Tutto passa dalla conoscenza: conoscere i propri terreni, le proprie piante, le proprie uve, i propri vini e quegli degli altri.

 

“Appena uscito dalla scuola di enologia davo molta solforosa in vendemmia, ma perché devo farlo se ho un’uva sana? Solo perché mi hanno insegnato così?
In cantina forzavo la malolattica, anche questa pratica invasiva l’ho lasciata alle spalle”.
Questo ha permesso ai suoi vini di essere più liberi, piu espressivi, piu aderenti ad un’agricoltura maggiormente naturale.

 

“Ho imparato, negli anni, a ragionare con la mia testa, anche sbagliando, ma questo mi ha permesso di maturare ed acquisire molta sensibilità”.

 

Bilanciamento.

 

Il triangolo ideale dovrebbe essere il bilanciamento tra la parte di praticabilità, la parte economica e la parte di qualità. Questo doveva essere il primo passo su cui fondare l’azienda. E così è stato.
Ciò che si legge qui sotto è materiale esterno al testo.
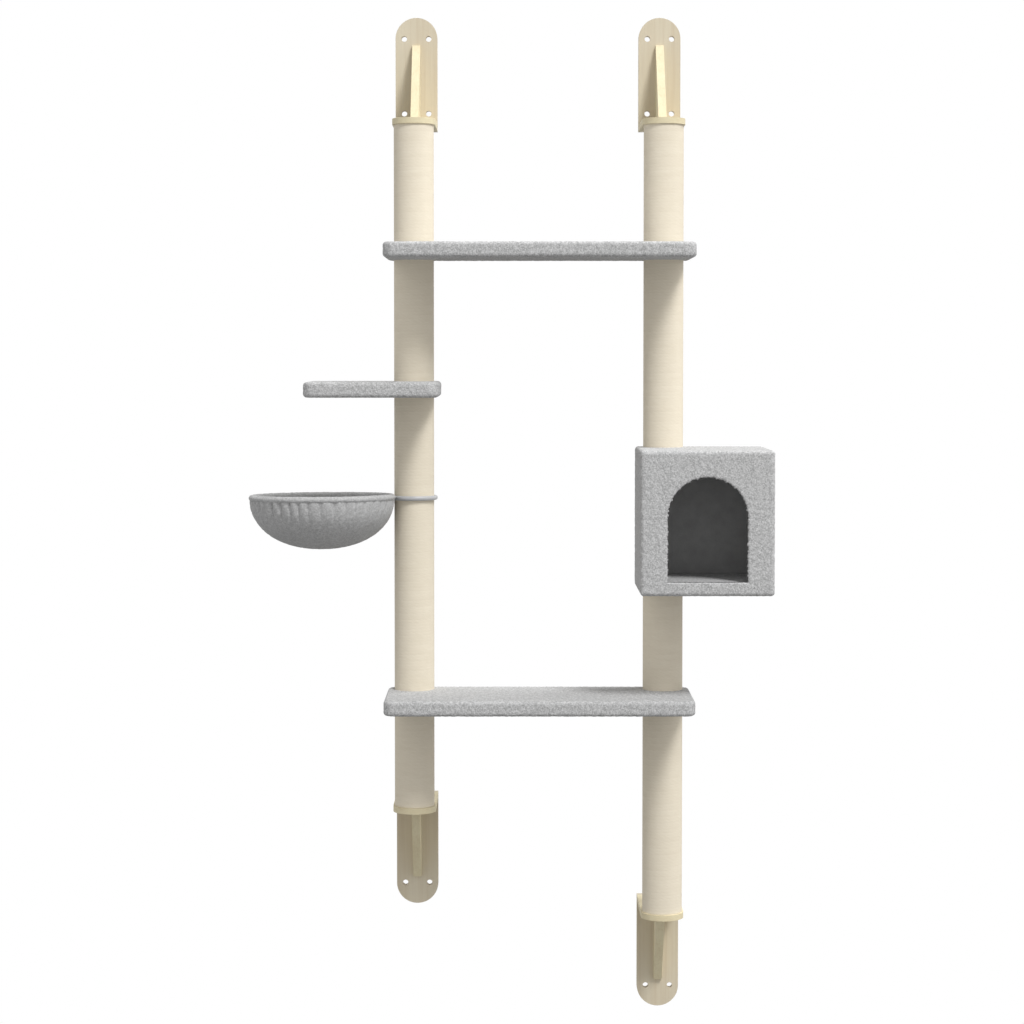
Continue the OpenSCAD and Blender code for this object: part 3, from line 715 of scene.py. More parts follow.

Un vecchio libro dove si tenevano tutti i conti per il bilancio della mezzadria.

 

Oggi l’azienda conta 25 ettari, 15 tutti attorno alla proprietà, 10 acquistati lo scorso anno, sopra Panzano, a 550 metri s.l.m, in cui si trova un appezzamento piantato nel 1930, del quale Michael sembra davvero esserne entusiasta. Il prossimo anno vedremo l’uscita di un nuovo vino, proprio da questa zona!

 

I terreni intorno alla cantina sono molto variegati:
la maggior parte delle vigne è composta da galestro rosso e bruno, il più comune a Panzano. La vigna dove nasce la riserva -“Sa’etta”- piantata nel 1968, è composta prevalentemente da alberese, con carbonite e quarzo scuro, dove, al suo interno, sono presenti anche piante di canaiolo, malvasia e trebbiano, col classico “impianto largo” di una volta. Altra caratteristica dei terreni è la Pietra Forte.

 

Vigna della riserva “Sa’etta”

 

Questi terreni molto sassosi caratterizzano i vini di Montebernardi, al contrario di quelli provenienti dalla Conca d’Oro, sempre a Panzano, un’area che ha visto periodi ben migliori.

 

Pietra Forte

 

La cantina è minuscola.
Un vecchio torchio al suo esterno ed alcune vasche d’acciaio.
Tre vasche in cemento al suo interno, nelle quali ci fermenta le vigne vecchie su bucce e raspi.
Qualche botte di legno grande e tonneaux per l’affinamento.

 

I vini hanno una polpa, un sale, una chiantigianità per niente forzata, sono luminosi e vivaci, mai sguaiati, mai urlati, pieni di dettagli.
Il Chianti Classico 2018 ha un frutto bellissimo, turgido, misto a pietra e fiore blu. Un vino che sembra scomparire appena deglutito, ma che risale la china e torna pieno di succo e sapore. Richiama a gran voce una tavola imbandita di ciccia, ma, perchè no, una bella pappa al pomodoro.
La ex riserva 2016, declassata a igt per “colore troppo scarico, struttura non adeguata e nota legnosa non in evidenza (!!!) ha un’acidità che strizza, accecante di luce, felice e vivace. Molto mobile al palato con cenni d’agrume.
la Riserva “Sa’etta” 2016 è la completezza dei due precedenti. Polpa, rigore, presa di palato più imponente, tannino gessoso, fitto, saporito. Un allungo da grandissimo vino.

 

Non è necessario essere nati e cresciuti in un luogo per poterlo interpretarlo al massimo, ne abbiamo l’esempio lampante qua a Panzano.